The rebuilding comes after Hurricane Maria caused catastrophic damage to Puerto Rico’s electric transmission and distribution lines in 2017, causing an extended blackout in which thousands died. Puerto Rico also suffered blackouts from Hurricane Irma in 2017 and Hurricane Fiona in 2022.

The plaintiffs cite multiple studies, from the Department of Energy, the National Renewable Energy Laboratory and others, showing that rooftop solar and solar microgrids can address Puerto Rico’s grid problems, largely because they do not depend on “large-scale” transmission lines.

The plaintiffs cite a 2021 study that found that a 75% distributed renewable energy grid for Puerto Rico is feasible and would be less expensive than the current grid.
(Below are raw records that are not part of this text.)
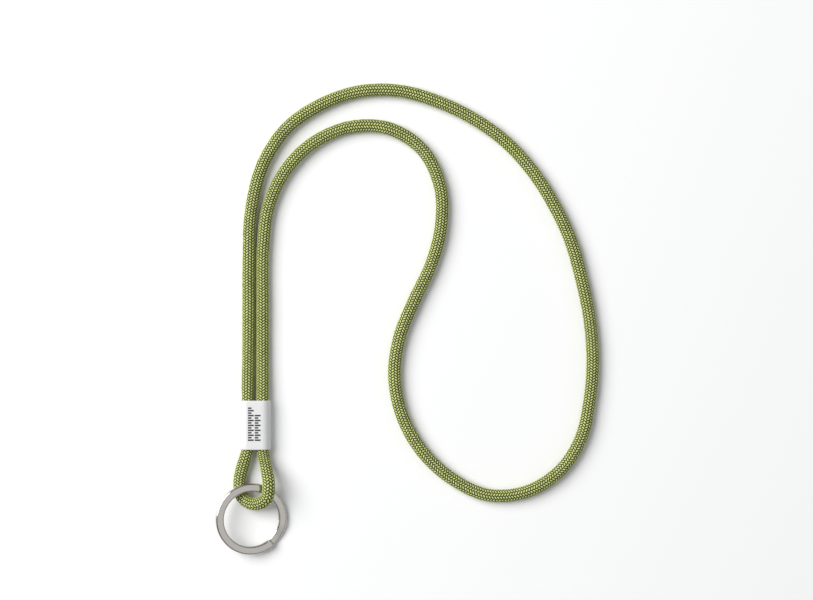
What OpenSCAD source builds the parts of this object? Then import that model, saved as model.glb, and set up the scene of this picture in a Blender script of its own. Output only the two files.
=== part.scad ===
// Neck lanyard: one round braided cord, a crimped metal sleeve and a split key ring.
// It lies flat on z = 0, with the origin at the middle of the sleeve's underside.
// +Y runs from the sleeve towards the neck loop, and the key loop and ring are at -Y.

/* [Cord] */
// Outer diameter of the braided cord
cord_d = 5.6; // [5.4:0.05:5.65]
// Diameter of the core inside the braided sheath
core_d = 3.6; // [3:0.1:4]
// Room left between the core and its sheath
core_gap = 0.05; // [0.02:0.01:0.1]

/* [Sleeve] */
// Length of the sleeve along the cord
sleeve_l = 22; // [20:0.5:22]
// Thickness of the sleeve's wall
sleeve_wall = 0.85; // [0.6:0.05:1]
// Distance between the two strands inside the sleeve
strand_gap = 6.6; // [6.4:0.1:6.8]
// Room between the cord and the sleeve's wall
sleeve_play = 0.05; // [0.03:0.01:0.1]
// Thickness of the melted end on each cut end of the cord
seal_t = 0.6; // [0.4:0.1:1]

/* [Print] */
// Height of the printed ink
ink_t = 0.06; // [0.04:0.01:0.1]
// Length of one printed bar along the sleeve
bar_l = 0.7; // [0.4:0.05:0.8]
// Distance from one printed bar to the next
bar_pitch = 1.1; // [1:0.05:1.2]
// Bars in the long column
long_bars = 14; // [10:1:15]
// Bars in the short column
short_bars = 11; // [8:1:12]

/* [Split ring] */
// Outer diameter of the split ring
ring_od = 32; // [31:0.5:32.5]
// Width of the ring's flat wire, measured along the radius
wire_w = 3.5; // [3:0.1:3.6]
// Thickness of the ring's flat wire
wire_t = 1.25; // [1.1:0.05:1.3]
// Gap between the two coils of the ring
coil_gap = 0.05; // [0.03:0.01:0.08]
// Tilt of the ring where it leans on the key loop
ring_tilt = 15; // [14.5:0.1:15.5]

/* [Hidden] */
$fn = 96;
eps = 0.1;
sides = 16;

// Cord
cord_r = cord_d / 2;
core_r = core_d / 2;
bore_r = core_r + core_gap;
seal_r = cord_r - core_gap;

// Sleeve: two round sides joined by flat faces
inner_r = cord_r + sleeve_play;
sleeve_r = inner_r + sleeve_wall;
sleeve_mid = sleeve_r;
strand_x = strand_gap / 2;
seal_split = 0.05;
seal_end = seal_split + seal_t;
stub_end = sleeve_l / 2 + 0.3;

// Printed bars: two columns of long and short bars
long_col = -1.65;
short_col = 1.4;
bar_w = 2.6;
bar_w_short = 1.6;
print_foot = -7;

// Ring: the wire starts under its own first stretch, climbs a ramp and ends on top
ring_r = ring_od / 2;
ring_in = ring_r - wire_w;
coil_low = -coil_gap / 2 - wire_t;
coil_high = coil_gap / 2;
coil_rise = coil_high - coil_low;
ring_half_t = wire_t + coil_gap / 2;
ramp_start = 312;
ramp_turn = 43;
ramp_steps = 8;
ramp_root = 0.05;
ramp_inset = 0.05;
ramp_shares = [-ramp_root, for (i = [0:ramp_steps]) i / ramp_steps, 1 + ramp_root];
top_start = ramp_start + ramp_turn;
coil_hinge = 132;
turn = 360;
top_turn = turn + coil_hinge - top_start;
free_turn = ramp_start - coil_hinge;
low_turn = ramp_start - (top_start - turn);
lean_dir = 165;
ring_x = -1.6;
ring_y = -42.1;
ring_z = ring_r * sin(ring_tilt) + ring_half_t * cos(ring_tilt);

// Route of the neck loop, from the left strand of the sleeve round to the right one.
// Each point is [x, y, height of the cord's middle]; it lies on the ground outside the sleeve.
lie = cord_r;
neck_route = [
    [-strand_x, seal_end, sleeve_mid], [-strand_x, 11, sleeve_mid], [-3.1, 26, lie],
    [-2.9, 50, lie], [-2.8, 75, lie], [-2, 95, lie], [4, 118, lie], [14, 133, lie],
    [29, 143.5, lie], [46, 149.5, lie], [64, 150, lie], [81, 145.5, lie], [97, 138, lie],
    [112, 127.5, lie], [124, 114.5, lie], [134, 99, lie], [141.5, 83, lie],
    [146.5, 65.5, lie], [150.5, 45, lie], [151.5, 25, lie], [150, 10, lie],
    [146.5, -5.5, lie], [137, -20.5, lie], [122, -30, lie], [104, -31.5, lie],
    [88, -24, lie], [75, -12, lie], [66, 4, lie], [62.5, 22, lie], [65, 40, lie],
    [71.5, 56, lie], [79, 72, lie], [83.5, 89.5, lie], [83, 107, lie], [75, 123.5, lie],
    [60, 133, lie], [42, 133.5, lie], [26, 126.5, lie], [13.5, 114, lie], [6, 98, lie],
    [3.6, 80, lie], [3.3, 55, lie], [3.3, 26, lie], [strand_x, 11, sleeve_mid],
    [strand_x, -stub_end, sleeve_mid]
];
neck_step = 9;

// The cord's other cut end fills the lower half of the sleeve's left side
tail_route = [[-strand_x, -seal_end, sleeve_mid], [-strand_x, -stub_end, sleeve_mid]];

// Route of the key loop: it runs under the ring on the right and over the ground on the left
loop_bend_y = -14.4;
loop_route = [
    [-4.3, loop_bend_y, sleeve_mid], [-6, -20, 3], [-7, -26, lie], [-6.1, -32, 3],
    [-0.4, -35.3, 5.8], [5.5, -32.6, 8.7], [6.5, -27, 9], [5.4, -20.5, 6.7],
    [3.9, loop_bend_y, sleeve_mid]
];
loop_step = 2.8;
dome_angles = [47, 30];

// ---- curves ----

function unit(v) = v / norm(v);

// Slope at point i of a list, weighted by the distances to its neighbours
function slope(p, i) =
    i == 0 ? unit(p[1] - p[0])
    : i == len(p) - 1 ? unit(p[i] - p[i - 1])
    : let (a = norm(p[i] - p[i - 1]), b = norm(p[i + 1] - p[i]))
        ((p[i] - p[i - 1]) / a * b + (p[i + 1] - p[i]) / b * a) / (a + b);

// Point at share t of the smooth span from point i to the next
function on_span(p, i, t) =
    let (d = norm(p[i + 1] - p[i]))
    (2 * pow(t, 3) - 3 * t * t + 1) * p[i]
    + (pow(t, 3) - 2 * t * t + t) * d * slope(p, i)
    + (3 * t * t - 2 * pow(t, 3)) * p[i + 1]
    + (pow(t, 3) - t * t) * d * slope(p, i + 1);

function span_steps(p, i, step) = max(1, round(norm(p[i + 1] - p[i]) / step));

// Smooth curve through the points, with one point about every step
function smooth(p, step) = [
    for (i = [0:len(p) - 2])
        let (n = span_steps(p, i, step))
            for (j = [0:n - 1]) on_span(p, i, j / n),
    p[len(p) - 1]
];

function heading(p, i) =
    i == 0 ? unit(p[1] - p[0])
    : i == len(p) - 1 ? unit(p[i] - p[i - 1])
    : unit(p[i + 1] - p[i - 1]);

// Points of one ring of the tube, square to the path
function ring_at(c, t, r) =
    let (u = unit(cross([0, 0, 1], t)), v = cross(t, u))
    [for (k = [0:sides - 1]) c + r * (cos(k * turn / sides) * u + sin(k * turn / sides) * v)];

function rings(path, radii) = [
    for (i = [0:len(path) - 1]) ring_at(path[i], heading(path, i), radii[i])
];

// ---- skins ----

function flatten(l) = [for (a = l) for (b = a) b];

// Triangles of the side between rings of m points, whose numbers start at first
function side_faces(n, m, first = 0) = [
    for (i = [0:n - 2])
        for (k = [0:m - 1])
            let (a = first + i * m + k, b = first + i * m + (k + 1) % m)
                each [[a, a + m, b + m], [a, b + m, b]]
];

function reversed(faces) = [for (f = faces) [f[2], f[1], f[0]]];

// Triangles of a flat end between an outer ring and an inner ring
function rim_faces(outer, inner, m) = [
    for (k = [0:m - 1])
        let (j = (k + 1) % m)
            each [[outer + k, outer + j, inner + j], [outer + k, inner + j, inner + k]]
];

// Solid through a list of rings
module skin(list) {
    n = len(list);
    m = len(list[0]);
    start_cap = [for (k = [0:m - 1]) k];
    end_cap = [for (k = [m - 1:-1:0]) (n - 1) * m + k];
    polyhedron(flatten(list), concat(side_faces(n, m), [start_cap, end_cap]), convexity = 10);
}

// Tube between an outer and an inner list of rings, open at both ends
module hollow_skin(outer, inner) {
    n = len(outer);
    m = len(outer[0]);
    shift = n * m;
    polyhedron(
        flatten(concat(outer, inner)),
        concat(
            side_faces(n, m), reversed(side_faces(n, m, shift)), rim_faces(0, shift, m),
            reversed(rim_faces((n - 1) * m, shift + (n - 1) * m, m))
        ),
        convexity = 10
    );
}

module sheath(path, radii) {
    hollow_skin(rings(path, radii), rings(path, [for (p = path) bore_r]));
}

module core(path) {
    skin(rings(path, [for (p = path) core_r]));
}

// ---- cord ----

neck_path = smooth(neck_route, neck_step);

// The key loop's ends are rounded about the line where it bends at the sleeve
loop_mid_path = smooth(loop_route, loop_step);
loop_last = len(loop_mid_path) - 1;
first_dir = -heading(loop_mid_path, 0);
last_dir = heading(loop_mid_path, loop_last);
loop_path = concat(
    [for (a = dome_angles) loop_mid_path[0] + cord_r * sin(a) * first_dir],
    loop_mid_path,
    [for (i = [1:-1:0]) loop_mid_path[loop_last] + cord_r * sin(dome_angles[i]) * last_dir]
);
loop_radii = concat(
    [for (a = dome_angles) cord_r * cos(a)],
    [for (p = loop_mid_path) cord_r],
    [for (i = [1:-1:0]) cord_r * cos(dome_angles[i])]
);

module neck_sheath() {
    color("yellowgreen") sheath(neck_path, [for (p = neck_path) cord_r]);
}

module neck_core() {
    color("ivory") core(neck_path);
}

module tail_sheath() {
    color("olivedrab") sheath(tail_route, [for (p = tail_route) cord_r]);
}

module tail_core() {
    color("ivory") core(tail_route);
}

module loop_sheath() {
    color("yellowgreen") sheath(loop_path, loop_radii);
}

module loop_core() {
    color("ivory") core(loop_path);
}

// Melted caps on the two cut ends, which butt together inside the sleeve
module end_seals() {
    color("darkolivegreen")
        for (y = [seal_end, -seal_split])
            translate([-strand_x, y, sleeve_mid])
                rotate([90, 0, 0]) cylinder(r = seal_r, h = seal_t);
}

// ---- sleeve ----

// Outline of the flattened tube, with round sides of radius r
module oval(r) {
    for (x = [-strand_x, strand_x]) translate([x, 0]) circle(r);
    square([strand_gap, 2 * r], center = true);
}

module crimp_sleeve() {
    color("white")
        translate([0, 0, sleeve_mid]) rotate([90, 0, 0]) difference() {
            linear_extrude(sleeve_l, center = true) oval(sleeve_r);
            linear_extrude(sleeve_l + eps, center = true) oval(inner_r);
        }
}

// One column of bars, every other one narrow
module bar_column(x, count) {
    for (i = [0:count - 1]) {
        w = i % 2 == 0 ? bar_w : bar_w_short;
        translate([x - bar_w / 2, print_foot + i * bar_pitch, 2 * sleeve_r]) cube([w, bar_l, ink_t]);
    }
}

module sleeve_print() {
    color("black") {
        bar_column(long_col, long_bars);
        bar_column(short_col, short_bars);
    }
}

// ---- split ring ----

module place_ring() {
    translate([ring_x, ring_y, ring_z])
        rotate(lean_dir) rotate([0, -ring_tilt, 0]) rotate(-lean_dir)
            children();
}

// Flat wire along an arc, with its underside at height z
module wire_arc(start, sweep, z) {
    rotate(start) rotate_extrude(angle = sweep)
        translate([ring_in, z]) square([wire_w, wire_t]);
}

// Corners of the wire's section on the ramp, at share t of its climb. The ramp is a little
// slimmer than the coils, so that its two roots sit inside them.
function ramp_ring(t) =
    let (
        a = ramp_start + t * ramp_turn,
        s = min(max(t, 0), 1),
        z = coil_low + coil_rise * s * s * (3 - 2 * s),
        near = ring_in + ramp_inset,
        far = ring_r - ramp_inset,
        low = z + ramp_inset,
        high = z + wire_t - ramp_inset
    )
    [for (c = [[near, high], [far, high], [far, low], [near, low]]) [c[0] * cos(a), c[0] * sin(a), c[1]]];

module split_ring() {
    color("silver") place_ring() {
        wire_arc(top_start, low_turn, coil_low);
        skin([for (t = ramp_shares) ramp_ring(t)]);
        wire_arc(top_start, top_turn, coil_high);
    }
}

// The half turn that a key lifts when it is threaded on
module split_ring_free_coil() {
    color("gainsboro") place_ring() wire_arc(coil_hinge, free_turn, coil_high);
}

crimp_sleeve();
sleeve_print();
neck_sheath();
neck_core();
tail_sheath();
tail_core();
end_seals();
loop_sheath();
loop_core();
split_ring();
split_ring_free_coil();
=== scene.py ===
"""Looks of a neck lanyard: woven cord, lacquered sleeve, printed bars and a split ring."""

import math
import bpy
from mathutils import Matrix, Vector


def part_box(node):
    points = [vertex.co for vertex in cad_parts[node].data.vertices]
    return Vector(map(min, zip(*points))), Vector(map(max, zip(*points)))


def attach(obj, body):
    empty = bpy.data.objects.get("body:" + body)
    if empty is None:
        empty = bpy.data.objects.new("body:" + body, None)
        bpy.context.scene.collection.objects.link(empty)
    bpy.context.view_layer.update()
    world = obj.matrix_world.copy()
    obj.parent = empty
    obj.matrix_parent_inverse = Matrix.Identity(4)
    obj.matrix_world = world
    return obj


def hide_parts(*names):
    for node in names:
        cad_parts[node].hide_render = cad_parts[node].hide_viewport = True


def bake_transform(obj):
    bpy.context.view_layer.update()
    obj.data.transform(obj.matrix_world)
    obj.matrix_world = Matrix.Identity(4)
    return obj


bl_info = {
    "name": "Neck lanyard",
    "version": (1, 0, 0),
    "blender": (4, 5, 0),
    "location": "View3D > Sidebar > Lanyard",
    "description": "Builds the visible pieces of a neck lanyard around its packed frame",
    "category": "Object",
}

import bpy
import numpy as np
from bpy.props import FloatProperty, FloatVectorProperty, IntProperty, PointerProperty
from mathutils import Vector

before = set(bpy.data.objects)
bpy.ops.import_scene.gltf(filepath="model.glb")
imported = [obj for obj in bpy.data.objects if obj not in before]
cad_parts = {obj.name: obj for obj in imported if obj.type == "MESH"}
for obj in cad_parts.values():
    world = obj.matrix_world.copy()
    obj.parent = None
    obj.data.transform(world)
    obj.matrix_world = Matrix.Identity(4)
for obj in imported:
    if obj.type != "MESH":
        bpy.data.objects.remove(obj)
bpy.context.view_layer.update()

NECK, LOOP, RING, COIL = "neck", "key_loop", "ring", "ring_coil"
MM = 0.001
TURN = 2 * math.pi

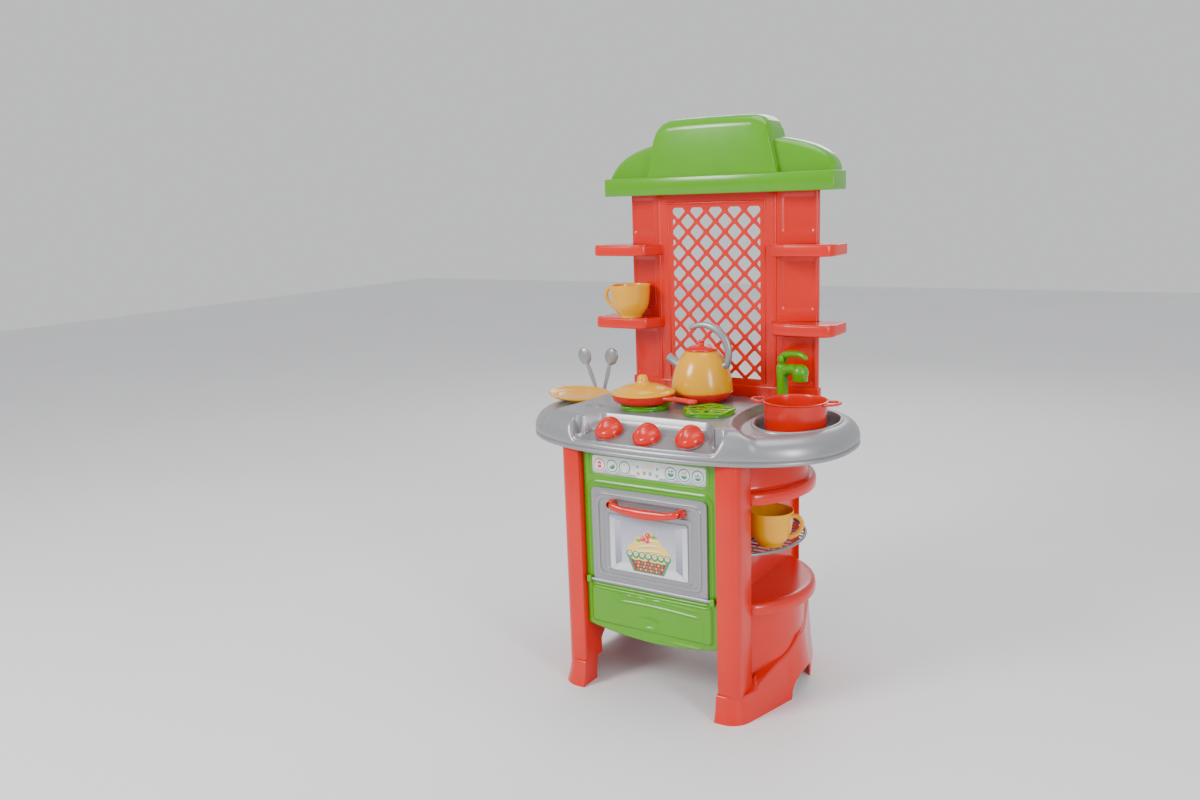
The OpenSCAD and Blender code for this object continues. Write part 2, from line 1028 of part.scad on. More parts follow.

Plaintiffs say the study found that equipping every home in Puerto Rico with 2.7 kW of PV and 12.6 kWh of battery backup could provide 2.7 GW of capacity.

The plaintiffs also noted Puerto Rico’s Act Act 17-2019, which set requirements for PREPA to obtain 20% of its electricity from renewable resources by 2022, 40% by 2025, 60% by 2040, and 100% by 2050. A 2020 energy plan from Puerto Rican experts and community organizations “centered distributed renewable energy systems” to achieve the targets, the lawsuit says, adding that in 2022, Puerto Rico reached only 3% renewable generation.

“Despite these findings,” the plaintiffs say, FEMA’s focus has remained on rebuilding Puerto Rico’s “outdated, centralized electrical grid,” with most generating capacity on the south of the territory’s main island and large transmission lines extending north over mountainous terrain to the most populous areas.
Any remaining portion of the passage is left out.